Connecticut Surgical Quality Collaborative Announces Addition of Six Hospitals
The American College of Surgeons (ACS) today hosted the ACS Surgical Health Care Quality Forum Connecticut, in partnership with the ACS Connecticut Chapter and the Connecticut State Medical Society. The forum was the 13th in a series of events that bring together surgeons, hospitals, health plans, physicians, government, and other health care leaders to share best practices for improving patient care, achieving better outcomes and curbing rising health care costs.
The Connecticut Forum highlighted the efforts of the Connecticut Surgical Quality Collaborative (CtSQC), a statewide group of 20 hospitals that meets regularly to share quality outcomes including successes and best practices for the benefit of all patients in the state.

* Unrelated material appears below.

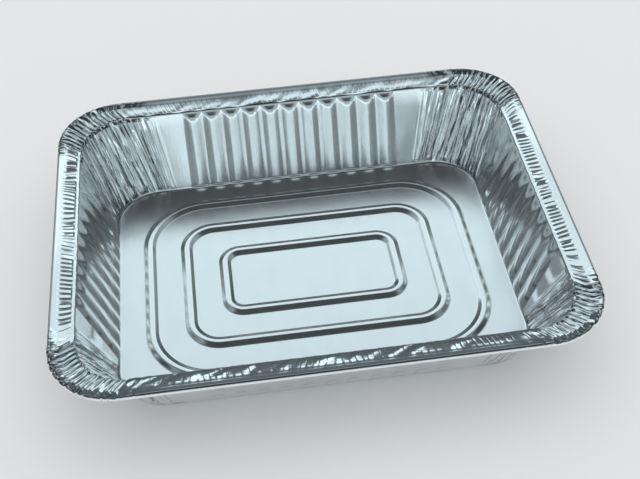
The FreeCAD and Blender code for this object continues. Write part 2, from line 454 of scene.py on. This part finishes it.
class Graph:
    """Adds nodes to a tree; what feeds an input is a plain value or another node's output."""

    def __init__(self, tree):
        self.nodes, self.links = tree.nodes, tree.links
        self.nodes.clear()

    def feed(self, node, inputs):
        """Sets or links inputs, which are given by name or by number."""
        for key, value in inputs.items():
            if isinstance(value, bpy.types.NodeSocket):
                self.links.new(value, node.inputs[key])
            else:
                node.inputs[key].default_value = value
        return node

    def maths(self, operation, *values):
        node = self.nodes.new("ShaderNodeMath")
        node.operation = operation
        return self.feed(node, dict(enumerate(values))).outputs["Value"]

    def eased(self, value, low, high, start=0.0, end=1.0):
        """Goes smoothly from start to end while the value goes from low to high."""
        node = self.nodes.new("ShaderNodeMapRange")
        node.interpolation_type = "SMOOTHSTEP"
        return self.feed(node, {"Value": value, "From Min": low, "From Max": high,
                                "To Min": start, "To Max": end}).outputs["Result"]

    def mixed(self, factor, first, second):
        """A colour that goes from the first to the second by the factor."""
        node = self.nodes.new("ShaderNodeMix")
        node.data_type = "RGBA"
        return self.feed(node, {"Factor": factor, "A": first, "B": second}).outputs["Result"]

    def mask(self, name):
        """One of the sheet's masks."""
        node = self.nodes.new("ShaderNodeAttribute")
        node.attribute_name = name
        return node.outputs["Fac"]

    def stretched(self, vector, scale, turn=0.0):
        node = self.nodes.new("ShaderNodeMapping")
        return self.feed(node, {"Vector": vector, "Scale": scale,
                                "Rotation": (0, 0, turn)}).outputs["Vector"]

    def noise(self, vector, scale, detail):
        node = self.nodes.new("ShaderNodeTexNoise")
        return self.feed(node, {"Vector": vector, "Scale": scale, "Detail": detail}).outputs["Fac"]

    def bump(self, height, distance, before=None, strength=1.0):
        """Relief of a height up to the distance, on top of the relief before it."""
        node = self.nodes.new("ShaderNodeBump")
        self.feed(node, {"Strength": strength, "Distance": distance, "Height": height})
        if before is not None:
            self.feed(node, {"Normal": before})
        return node.outputs["Normal"]

    def ramp(self, value, stops):
        """A colour by position; each stop is a position and a colour."""
        node = self.feed(self.nodes.new("ShaderNodeValToRGB"), {"Fac": value})
        elements = node.color_ramp.elements
        while len(elements) < len(stops):
            elements.new(0.5)
        for element, (position, colour) in zip(elements, stops):
            element.position, element.color = position, colour
        return node.outputs["Color"]


def material_of(name):
    """A new material with its graph and its surface shader."""
    material = bpy.data.materials.new(name)
    material.use_nodes = True
    graph = Graph(material.node_tree)
    surface = graph.nodes.new("ShaderNodeBsdfPrincipled")
    output = graph.nodes.new("ShaderNodeOutputMaterial")
    graph.feed(output, {"Surface": surface.outputs["BSDF"]})
    return material, graph, surface


def foil_material(settings):
    """Bright rolled foil with soft waves, rolling lines and the small folds of the drawn sheet."""
    material, graph, surface = material_of("Foil")
    place = graph.nodes.new("ShaderNodeTexCoord").outputs["Object"]
    flat = graph.nodes.new("ShaderNodeUVMap")
    flat.uv_map = "Sheet"
    sheet = flat.outputs["UV"]

    # Soft waves all over, and the fine lines that the rolling mill leaves.
    normal = graph.bump(graph.noise(place, 14, 2), 0.6 * MM)
    lines = graph.noise(graph.stretched(place, (14, 0.5, 1)), 60, 3)
    normal = graph.bump(lines, 0.1 * MM, normal, strength=0.25)

    # Short creases side by side across the flange.
    cells = graph.nodes.new("ShaderNodeTexVoronoi")
    cells.voronoi_dimensions = "2D"
    cells.feature = "DISTANCE_TO_EDGE"
    graph.feed(cells, {"Vector": graph.stretched(sheet, (285, 12, 1), 0.05), "Scale": 1.0,
                       "Randomness": 0.4})
    dashes = graph.maths("MULTIPLY", graph.eased(cells.outputs["Distance"], 0, 0.26),
                         graph.mask("dash"))
    normal = graph.bump(dashes, 0.6 * MM, normal)

    # Long needles that run up the gathered corners.
    threads = graph.noise(graph.stretched(sheet, (240, 15, 1)), 1, 1)
    needles = graph.maths("MULTIPLY", graph.eased(threads, 0.35, 0.65), graph.mask("needle"))
    normal = graph.bump(needles, 2.1 * MM, normal)

    # The floor is duller than the walls. Painted shade: the base colour is darkened to a fifth
    # along the row past the roll's groove, standing in for the fold's shadow.
    grain = graph.noise(graph.stretched(place, (3, 1, 1)), 30, 4)
    least = graph.maths("MULTIPLY_ADD", graph.mask("wall"), 0.035 - 0.20, 0.20)
    bare = settings.foil_colour
    colour = graph.mixed(graph.mask("painted_fold_shade"), (*bare, 1), (*(0.2 * c for c in bare), 1))
    graph.feed(surface, {"Base Color": colour, "Metallic": 1.0, "Normal": normal,
                         "Roughness": graph.maths("MULTIPLY_ADD", grain, 0.10, least)})
    return material


def floor_material(settings):
    """The studio floor: pale, dull and faintly mottled."""
    material, graph, surface = material_of("Studio floor")
    place = graph.nodes.new("ShaderNodeTexCoord").outputs["Object"]
    pale = settings.floor_colour
    mottled = graph.ramp(graph.noise(place, 3, 2),
                         ((0, (*(0.985 * c for c in pale), 1)), (1, (*pale, 1))))
    graph.feed(surface, {"Base Color": mottled, "Roughness": 0.9, "Specular IOR Level": 0.1})
    return material


def object_of(bm, name, material):
    """Turns a finished bmesh into a smooth-shaded object."""
    mesh = bpy.data.meshes.new(name)
    bm.to_mesh(mesh)
    bm.free()
    mesh.materials.append(material)
    for polygon in mesh.polygons:
        polygon.use_smooth = True
    thing = bpy.data.objects.new(name, mesh)
    bpy.context.scene.collection.objects.link(thing)
    return thing


class MESH_OT_foil_tray(bpy.types.Operator):
    """Add the tray as one pressed sheet of foil"""
    bl_idname = "mesh.foil_tray"
    bl_label = "Foil Tray"
    bl_options = {"REGISTER", "UNDO"}

    def execute(self, context):
        sizes = context.scene.tray_sizes
        bm = bmesh.new()
        foot = form_walls(bm, sizes)
        form_floor(bm, sizes, foot)
        bmesh.ops.recalc_face_normals(bm, faces=bm.faces)
        bm.normal_update()
        lowest = min(bm.faces, key=lambda face: face.calc_center_median().xy.length)
        if lowest.normal.z < 0:
            bmesh.ops.reverse_faces(bm, faces=bm.faces)
        bmesh.ops.solidify(bm, geom=bm.faces, thickness=sizes.foil)
        tray = object_of(bm, "foil_tray_sheet", foil_material(context.scene.stage_settings))
        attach(tray, "root")
        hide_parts("foil_tray")
        return {"FINISHED"}


class SCENE_OT_foil_tray_stage(bpy.types.Operator):
    """Add the floor, the soft light all round and the camera"""
    bl_idname = "scene.foil_tray_stage"
    bl_label = "Studio Stage"
    bl_options = {"REGISTER", "UNDO"}

    def execute(self, context):
        settings = context.scene.stage_settings
        self.add_floor(settings)
        self.add_light(context, settings)
        self.add_camera(context)
        context.scene.view_settings.view_transform = "Standard"
        return {"FINISHED"}

    def add_floor(self, settings):
        bm = bmesh.new()
        bmesh.ops.create_grid(bm, x_segments=8, y_segments=8, size=settings.floor_size / 2)
        bmesh.ops.translate(bm, vec=(0, 0, -0.0002), verts=bm.verts)
        object_of(bm, "studio_floor", floor_material(settings))

    def add_light(self, context, settings):
        """An even glow for the floor; the foil mirrors soft panels ahead, beside and behind."""
        world = bpy.data.worlds.new("Studio")
        world.use_nodes = True
        context.scene.world = world
        graph = Graph(world.node_tree)
        split = graph.nodes.new("ShaderNodeSeparateXYZ")
        graph.feed(split, {"Vector": graph.nodes.new("ShaderNodeTexCoord").outputs["Generated"]})
        x, y, z = split.outputs

        pitch = graph.maths("DIVIDE", graph.maths("ARCTAN2", z, y), math.pi)
        panels = graph.ramp(pitch, [(position, (*(part * level for part in LIGHT_TINT), 1))
                                    for position, level in LIGHT_LEVELS])
        sideways = graph.maths("ABSOLUTE", x)
        fading = graph.maths("MULTIPLY", graph.eased(sideways, 0.50, 0.66, 0.0, -0.80),
                             graph.eased(y, -0.05, 0.15))
        ahead = graph.nodes.new("ShaderNodeVectorMath")
        ahead.operation = "SCALE"
        graph.feed(ahead, {"Vector": panels, "Scale": graph.maths("ADD", fading, 1.0)})

        beside = graph.maths("MULTIPLY", graph.eased(sideways, 0.48, 0.56),
                             graph.eased(sideways, 0.62, 0.76, 1.0, 0.35))
        beside = graph.maths("MULTIPLY", beside, graph.eased(z, 0.52, 0.64))
        beside = graph.maths("MULTIPLY", beside, graph.eased(y, -0.25, -0.05))
        mirrored = graph.mixed(beside, ahead.outputs["Vector"], SIDE_LIGHT)

        path = graph.nodes.new("ShaderNodeLightPath")
        glow = (*(settings.fill,) * 3, 1)
        above = graph.maths("MULTIPLY_ADD", z, 0.9, -0.55)
        strength = graph.maths("MULTIPLY_ADD", above, path.outputs["Is Diffuse Ray"], 1.0)
        colour = graph.mixed(path.outputs["Is Glossy Ray"], glow, mirrored)
        background = graph.nodes.new("ShaderNodeBackground")
        graph.feed(background, {"Color": colour, "Strength": strength})
        output = graph.nodes.new("ShaderNodeOutputWorld")
        graph.feed(output, {"Surface": background.outputs["Background"]})

    def add_camera(self, context):
        """The photograph's own viewpoint."""
        focal_pixels, picture_width = 1073.247, 640
        data = bpy.data.cameras.new("Camera")
        data.sensor_width = 36
        data.lens = focal_pixels / picture_width * data.sensor_width
        camera = bpy.data.objects.new("Camera", data)
        context.scene.collection.objects.link(camera)
        right = Vector((0.99060799, -0.13386623, -0.02785028))
        down = Vector((-0.1140716, -0.69680427, -0.70813238))
        ahead = Vector((0.07538882, 0.70465853, -0.70553022))
        turn = Matrix((right, -down, -ahead)).transposed().to_4x4()
        camera.matrix_world = Matrix.Translation((-0.0465031, -0.4920301, 0.5217571)) @ turn
        context.scene.camera = camera


class VIEW3D_PT_foil_tray(bpy.types.Panel):
    """Sizes and settings in the 3D view's sidebar"""
    bl_label = "Foil Tray"
    bl_space_type = "VIEW_3D"
    bl_region_type = "UI"
    bl_category = "Foil Tray"

    def draw(self, context):
        for group in (context.scene.tray_sizes, context.scene.stage_settings):
            for name in group.__annotations__:
                self.layout.prop(group, name)
        self.layout.operator(MESH_OT_foil_tray.bl_idname)
        self.layout.operator(SCENE_OT_foil_tray_stage.bl_idname)


CLASSES = (TraySizes, StageSettings, MESH_OT_foil_tray, SCENE_OT_foil_tray_stage,
           VIEW3D_PT_foil_tray)


def register():
    for cls in CLASSES:
        bpy.utils.register_class(cls)
    bpy.types.Scene.tray_sizes = PointerProperty(type=TraySizes)
    bpy.types.Scene.stage_settings = PointerProperty(type=StageSettings)


def unregister():
    del bpy.types.Scene.stage_settings
    del bpy.types.Scene.tray_sizes
    for cls in reversed(CLASSES):
        bpy.utils.unregister_class(cls)


def main():
    register()
    bpy.ops.scene.foil_tray_stage()
    bpy.ops.mesh.foil_tray()


if __name__ == "__main__":
    main()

The CtSQC announced that six additional hospitals are joining this effort, including: Hartford Hospital, The Hospital of Central Connecticut, Windham Hospital, MidState Medical Center, Lawrence + Memorial Hospital, and John Dempsey Hospital at the UConn Health Center. Many of the CtSQC hospitals also use the ACS National Surgical Quality Improvement Program (ACS NSQIP®) to focus on improving outcomes in key areas of surgical care and providing the utmost value—health outcomes achieved per dollar spent—to patients, hospitals, and health plans.

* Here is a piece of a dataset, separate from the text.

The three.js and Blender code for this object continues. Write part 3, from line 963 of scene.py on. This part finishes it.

“Our collaborative is a unique forum to get hospitals at the table, not as competitors, but as health care providers with a common goal to improve patient care,” said forum host Scott J. Ellner, DO, MPH, FACS, director of surgical quality, Saint Francis Hospital and Medical Center, assistant professor of surgery, University of Connecticut School of Medicine, and Co-chair, ACS Connecticut Chapter Committee on Patient Safety. “We now have more than two-thirds of the hospitals in the state participating, sharing practical and candid information with each other, and that’s something we all can be really proud of. As a result of this effort, patients will get better care and our health care system will improve—everyone wins.”
“Connecticut is the perfect example of what the College aspires to drive forward with these forums and the Inspiring Quality initiative—encouraging collaboration to share tangible examples of quality improvement and therefore provide a platform for action,” said ACS Executive Director David B. Hoyt, MD, FACS. “The health care system is complicated and varies significantly state by state, but quality improvement doesn’t have to be complex and difficult to achieve if we’re all on the same page about what needs to be fixed.”